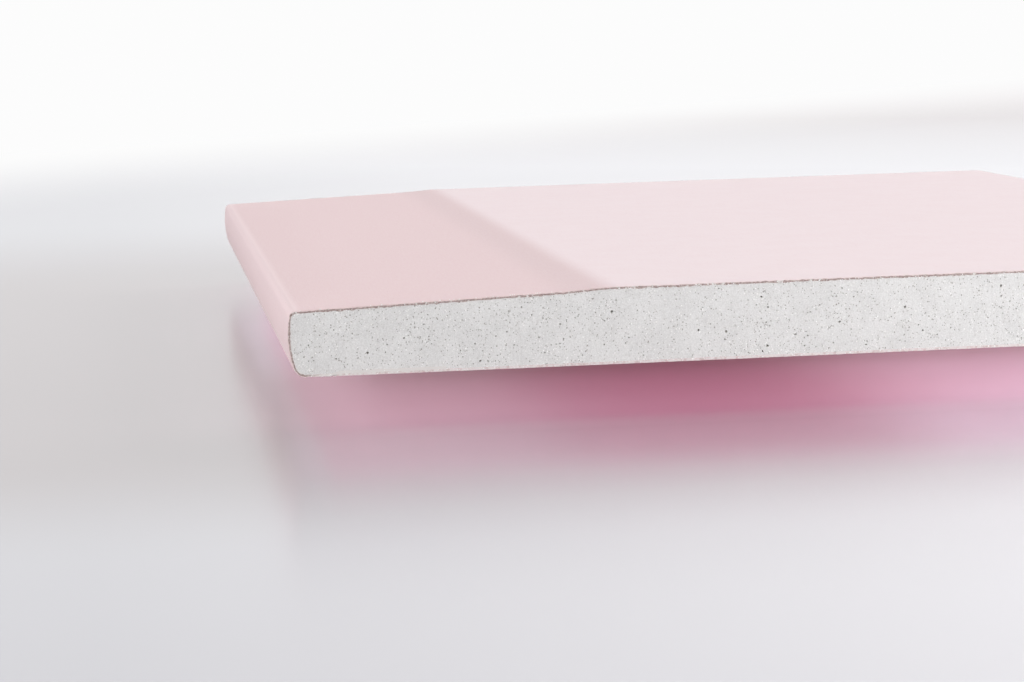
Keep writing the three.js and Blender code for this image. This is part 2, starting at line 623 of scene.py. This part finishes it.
def crumb_tree():
    """Knobbly gypsum crumbs, scattered over the bed's faces."""
    tree, add, given = growing_tree("gypsum crumbs", ("Per square metre", "Smallest", "Largest"))
    seed = {"Seed": given["Seed"]}
    vectors = {"data_type": "FLOAT_VECTOR"}
    scatter = {"Mesh": given["Geometry"], "Density": given["Per square metre"], **seed}
    spots = add("GeometryNodeDistributePointsOnFaces", scatter)
    crumb = add("GeometryNodeMeshIcoSphere", {"Radius": 1.0, "Subdivisions": 1})
    turn = add("FunctionNodeRandomValue", {0: (0, 0, 0), 1: (math.tau,) * 3, **seed}, **vectors)
    rotation = add("FunctionNodeEulerToRotation", {"Euler": turn})
    chunky = add("FunctionNodeRandomValue", {0: (0.6, 0.55, 0.5), 1: (1.2, 1.0, 0.9), **seed}, **vectors)
    size = add("FunctionNodeRandomValue", {2: given["Smallest"], 3: given["Largest"], **seed}, gives=1)
    scale = add("VectorMath", {0: chunky, "Scale": size}, operation="SCALE")
    strewn = {"Points": spots, "Instance": crumb, "Rotation": rotation, "Scale": scale}
    crumbs = add("GeometryNodeInstanceOnPoints", strewn)
    loose = add("GeometryNodeRealizeInstances", {"Geometry": crumbs})
    # A noise as fine as a crumb moves its corners, so that no two crumbs are alike.
    knobs = add("TexNoise", {"Scale": 9000.0, "Detail": 0.0}, gives=1)
    centred = add("VectorMath", (knobs, (0.5, 0.5, 0.5)), operation="SUBTRACT")
    push = add("VectorMath", {0: centred, "Scale": given["Largest"]}, operation="SCALE")
    knobbly = add("GeometryNodeSetPosition", {"Geometry": loose, "Offset": push})
    finished = add("GeometryNodeSetMaterial", {"Geometry": knobbly, "Material": given["Finish"]})
    add("NodeGroupOutput", {"Geometry": finished})
    return tree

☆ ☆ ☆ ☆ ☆

Directions for this task
Return the material in full, exactly as shown.

Finished task
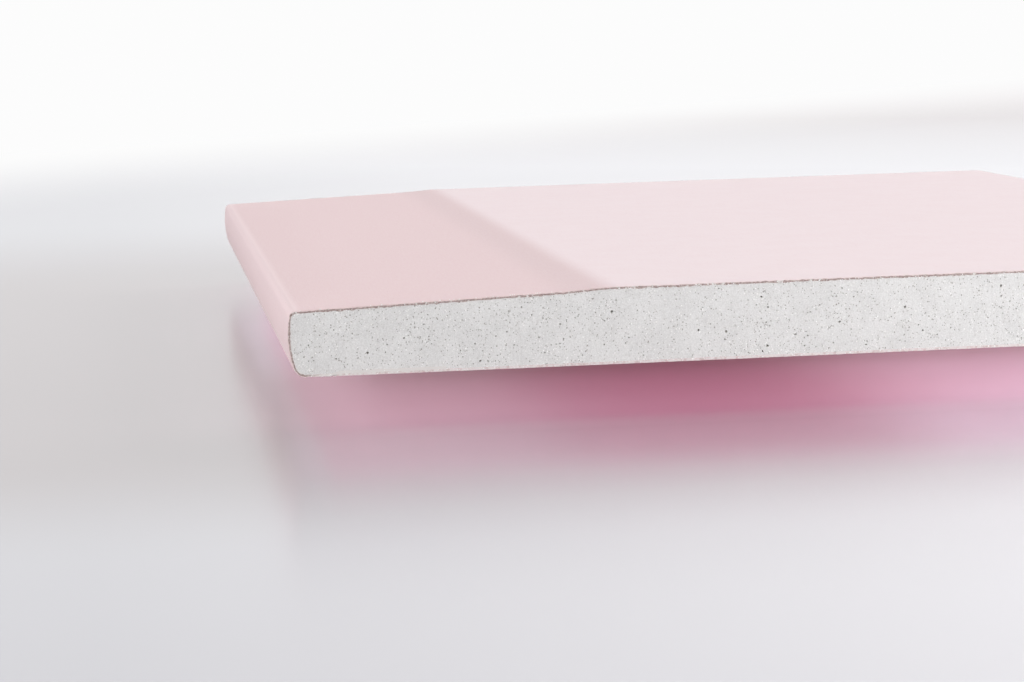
Keep writing the three.js and Blender code for this image. This is part 2, starting at line 623 of scene.py. This part finishes it.
def crumb_tree():
    """Knobbly gypsum crumbs, scattered over the bed's faces."""
    tree, add, given = growing_tree("gypsum crumbs", ("Per square metre", "Smallest", "Largest"))
    seed = {"Seed": given["Seed"]}
    vectors = {"data_type": "FLOAT_VECTOR"}
    scatter = {"Mesh": given["Geometry"], "Density": given["Per square metre"], **seed}
    spots = add("GeometryNodeDistributePointsOnFaces", scatter)
    crumb = add("GeometryNodeMeshIcoSphere", {"Radius": 1.0, "Subdivisions": 1})
    turn = add("FunctionNodeRandomValue", {0: (0, 0, 0), 1: (math.tau,) * 3, **seed}, **vectors)
    rotation = add("FunctionNodeEulerToRotation", {"Euler": turn})
    chunky = add("FunctionNodeRandomValue", {0: (0.6, 0.55, 0.5), 1: (1.2, 1.0, 0.9), **seed}, **vectors)
    size = add("FunctionNodeRandomValue", {2: given["Smallest"], 3: given["Largest"], **seed}, gives=1)
    scale = add("VectorMath", {0: chunky, "Scale": size}, operation="SCALE")
    strewn = {"Points": spots, "Instance": crumb, "Rotation": rotation, "Scale": scale}
    crumbs = add("GeometryNodeInstanceOnPoints", strewn)
    loose = add("GeometryNodeRealizeInstances", {"Geometry": crumbs})
    # A noise as fine as a crumb moves its corners, so that no two crumbs are alike.
    knobs = add("TexNoise", {"Scale": 9000.0, "Detail": 0.0}, gives=1)
    centred = add("VectorMath", (knobs, (0.5, 0.5, 0.5)), operation="SUBTRACT")
    push = add("VectorMath", {0: centred, "Scale": given["Largest"]}, operation="SCALE")
    knobbly = add("GeometryNodeSetPosition", {"Geometry": loose, "Offset": push})
    finished = add("GeometryNodeSetMaterial", {"Geometry": knobbly, "Material": given["Finish"]})
    add("NodeGroupOutput", {"Geometry": finished})
    return tree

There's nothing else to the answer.